■ MATERIAL PROVIDED ■
══════════

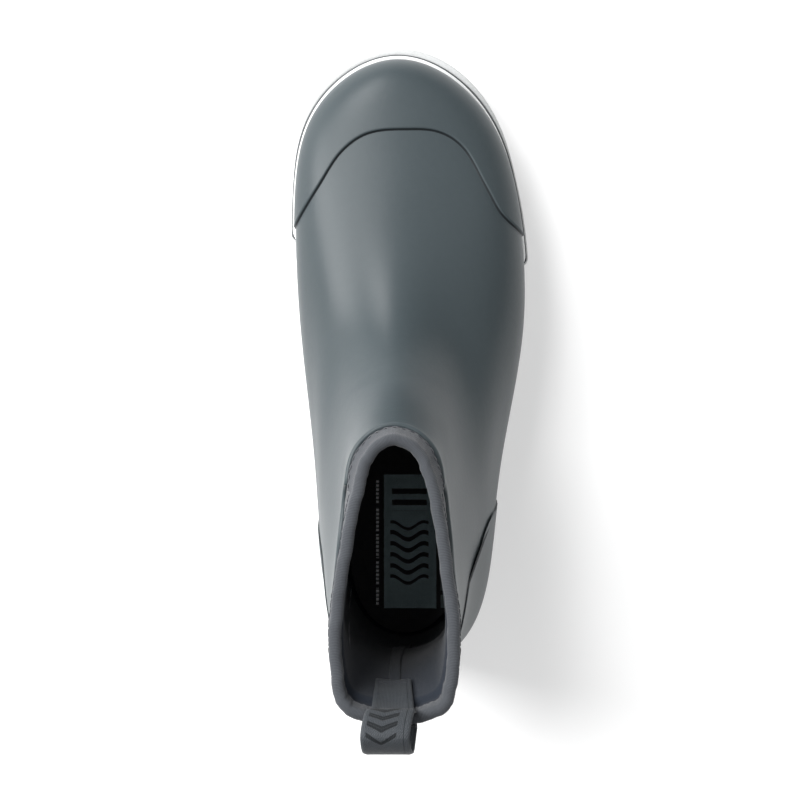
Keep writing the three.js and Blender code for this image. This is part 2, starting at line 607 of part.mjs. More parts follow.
// The removable footbed and its cloth cover are cut at the ball, where the footbed bends when its heel is lifted.
const FOOTBED_SPLIT = 38;
const FOOTBED_MARGIN = -(LINING_IN + 2.2);
const FOOTBED_TAPER = 1.6;
function footbedRing(pair, inset, cupLift) {
  return COLUMNS.map((u) => {
    const { y } = skin(u, 0);
    const behind = 1 - ballShare(y);
    const z = layer(pair, y);
    return wall(u, z, FOOTBED_MARGIN - sunk(skin(u, 1)) - inset - FOOTBED_TAPER * behind).setZ(z + cupLift * behind);
  });
}
const CUP_LIFT = 4.5;
const CUP_WIDTH = 7;
const footbedSheet = (base, top) =>
  toSolid(
    stack([
      footbedRing(base, CUP_WIDTH, 0),
      footbedRing(base, 0, CUP_LIFT),
      footbedRing(top, 0, CUP_LIFT),
      footbedRing(top, CUP_WIDTH, 0),
    ]),
  );
const half = (solid, low, high) => toGeometry(solid.intersect(toSolid(block([-90, low, -5], [90, high, 120]))));
const footbed = footbedSheet(FOOTBED_BASE, FOOTBED_TOP);
const cover = footbedSheet(COVER_BASE, COVER_TOP);
add("footbed_front", half(footbed, FOOTBED_SPLIT + GAP, 200), FOAM);
add("footbed_rear", half(footbed, -200, FOOTBED_SPLIT), FOAM);
add("footbed_cover_front", half(cover, FOOTBED_SPLIT + GAP, 200), BLACK_CLOTH);
add("footbed_cover_rear", half(cover, -200, FOOTBED_SPLIT), BLACK_CLOTH);

// ---- Pull tab ----------------------------------------------------------------------------------

// A webbing loop at the back of the collar. Its two legs are sewn down inside and outside the rim.
const tabColumns = [...between(tabEdges[1], ROUND), ...between(0, tabEdges[0])];
const overBinding = GAP + BINDING_THICK + GAP;
// A leg's rows, each [drop below the rim, depth of its near face off the skin]; it steps over the binding's edge.
const innerLeg = [[0.6, rimInner - overBinding], [BINDING_DROP + 0.9, rimInner - overBinding], [BINDING_DROP + 5, -LINING_IN - 2 * GAP], [27, -LINING_IN - GAP]];
const outerLeg = [[0.6, rimOuter + overBinding], [BINDING_DROP + 0.9, rimOuter + overBinding], [BINDING_DROP + 3.4, 2.2]];
function tabLeg(path, side) {
  return strip(
    tabColumns.map((u) => {
      const rim = skin(u, TOP).z;
      const at = (drop, out) => offset(u, rowAtHeight(u, rim - drop), out);
      return [...path.map(([drop, face]) => at(drop, face + side * TAB_THICK)), ...path.map(([drop, face]) => at(drop, face)).reverse()];
    }),
  );
}
add("pull_tab_inner_leg", tabLeg(innerLeg, -1), WEBBING);
add("pull_tab_outer_leg", tabLeg(outerLeg, 1), WEBBING);

// A ribbon of even thickness along a row of [y, z] points, closed into an outline.
function ribbon(points, thick) {
  const curve = new THREE.CatmullRomCurve3(points.map(([y, z]) => new THREE.Vector3(0, y, z)));
  const count = points.length * 3;
  const sides = [1, -1].map((side) =>
    Array.from({ length: count + 1 }, (_, k) => {
      const p = curve.getPointAt(k / count);
      const t = curve.getTangentAt(k / count);
      return [p.y + (side * thick * t.z) / 2, p.z - (side * thick * t.y) / 2];
    }),
  );
  return [...sides[0], ...sides[1].reverse()];
}
const rimBack = skin(0, TOP);
const tapeMiddle = rimBack.y - rimMiddle;
const legOut = rimHalf + overBinding + TAB_THICK / 2;
const LOOP_FOOT = rimBack.z + 3.6;
const loopPath = [
  [tapeMiddle + legOut, LOOP_FOOT],
  [tapeMiddle + legOut + 1.2, LOOP_FOOT + 6],
  [tapeMiddle + legOut - 1.6, LOOP_FOOT + 14],
  [tapeMiddle - 2.5, LOOP_FOOT + 18.5],
  [tapeMiddle - legOut - 4.6, LOOP_FOOT + 14.5],
  [tapeMiddle - legOut - 6, LOOP_FOOT + 7],
  [tapeMiddle - legOut, LOOP_FOOT],
];
// The loop leans over to the inner side.
const lean = new THREE.Matrix4().makeShear(0, 0, 0, 0, TAB_LEAN, 0);
const upright = sidePlate(ribbon(loopPath, TAB_THICK), TAB_WIDTH).translate(TAB_X, 0, -LOOP_FOOT);
add("pull_tab_loop", upright.applyMatrix4(lean).translate(0, 0, LOOP_FOOT), WEBBING);

// ---- Place the origin under the middle of the boot ---------------------------------------------

const bounds = new THREE.Box3().setFromObject(boot);
const middle = bounds.getCenter(new THREE.Vector3());
boot.children.forEach((mesh) => mesh.geometry.translate(-middle.x, -middle.y, 0));

export default boot;
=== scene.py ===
import math

import bpy
import numpy as np
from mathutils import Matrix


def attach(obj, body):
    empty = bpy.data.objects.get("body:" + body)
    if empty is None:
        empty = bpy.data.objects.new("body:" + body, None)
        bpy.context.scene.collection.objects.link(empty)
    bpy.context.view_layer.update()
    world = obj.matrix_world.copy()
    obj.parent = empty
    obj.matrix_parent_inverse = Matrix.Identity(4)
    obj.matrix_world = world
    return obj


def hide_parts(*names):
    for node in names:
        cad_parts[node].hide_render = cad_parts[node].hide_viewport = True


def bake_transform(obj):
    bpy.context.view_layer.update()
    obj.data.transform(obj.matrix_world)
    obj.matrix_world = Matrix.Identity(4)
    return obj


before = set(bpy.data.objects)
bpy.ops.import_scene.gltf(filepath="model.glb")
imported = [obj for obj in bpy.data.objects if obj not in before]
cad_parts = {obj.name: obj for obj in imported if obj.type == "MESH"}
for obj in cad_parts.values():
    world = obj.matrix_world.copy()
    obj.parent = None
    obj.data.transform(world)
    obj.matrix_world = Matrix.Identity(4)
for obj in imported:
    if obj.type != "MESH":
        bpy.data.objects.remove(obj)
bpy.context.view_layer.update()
bpy.ops.object.select_all(action="DESELECT")

# ---- Camera, floor and light ---------------------------------------------------------------------
# The boot stands on a white sweep, seen from straight above. A large soft light on the inner side of
# the foot gives the long highlight, one in front lights the toe, and a pale room fills the rest.

MM = 0.001
ORIGIN = np.array(
    [5.2105, 15.7035, 0.0]
)  # the girth lines' own zero, measured from the frame's, in millimetres
EYE_HEIGHT = 0.85

bpy.ops.object.camera_add(location=(-ORIGIN[0] * MM, -ORIGIN[1] * MM, EYE_HEIGHT), rotation=(0, 0, 0))
camera = bpy.context.object
camera.name = "camera"
camera.data.sensor_width = 36
camera.data.lens = 78.4
camera.data.dof.use_dof = False
bpy.context.scene.camera = camera


class Socket:
    """A shader socket that takes part in plain arithmetic."""

    def __init__(self, tree, socket):
        self.tree, self.socket = tree, socket

    def node(self, kind, settings=(), inputs=(), output=0):
        made = self.tree.nodes.new(kind)
        for key, value in dict(settings).items():
            if key == "stops":
                ramp = made.color_ramp
                while len(ramp.elements) < len(value):
                    ramp.elements.new(0.5)
                for element, (position, colour) in zip(ramp.elements, value):
                    element.position, element.color = position, colour
            else:
                setattr(made, key, value)
        for key, value in dict(inputs).items():
            if isinstance(value, Socket):
                self.tree.links.new(value.socket, made.inputs[key])
            else:
                made.inputs[key].default_value = value
        return Socket(self.tree, made.outputs[output])

    def maths(self, operation, *values):
        return self.node("ShaderNodeMath", {"operation": operation}, dict(enumerate(values)))

    def __add__(self, other):
        return self.maths("ADD", self, other)

    def __radd__(self, other):
        return self.maths("ADD", other, self)

    def __sub__(self, other):
        return self.maths("SUBTRACT", self, other)

    def __rsub__(self, other):
        return self.maths("SUBTRACT", other, self)

    def __mul__(self, other):
        return self.maths("MULTIPLY", self, other)

    def __rmul__(self, other):
        return self.maths("MULTIPLY", other, self)

    def __truediv__(self, other):
        return self.maths("DIVIDE", self, other)

    def inside(self, low, high, soft):
        """1 between low and high, fading to 0 over soft at both edges."""
        rise = self.node(
            "ShaderNodeMapRange",
            {"interpolation_type": "SMOOTHSTEP"},
            {0: self, 1: low - soft, 2: low + soft},
        )
        fall = self.node(
            "ShaderNodeMapRange",
            {"interpolation_type": "SMOOTHSTEP"},
            {0: self, 1: high - soft, 2: high + soft},
        )
        return rise * (1 - fall)

    def colours(self, low, high):
        """From one colour to another as this goes from 0 to 1."""
        return self.node(
            "ShaderNodeMix", {"data_type": "RGBA"}, {0: self, 6: (*low, 1), 7: (*high, 1)}, output=2
        )

    def tint(self, below, colour):
        """A colour laid over another where this is 1."""
        return self.node(
            "ShaderNodeMix", {"data_type": "RGBA"}, {0: self, 6: below, 7: (*colour, 1)}, output=2
        )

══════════

■ WHAT TO DO ■
Pull every line containing the word "this" out of the material.

■ COMPLETE RESPONSE ■
Keep writing the three.js and Blender code for this image. This is part 2, starting at line 607 of part.mjs. More parts follow.
        """From one colour to another as this goes from 0 to 1."""
        """A colour laid over another where this is 1."""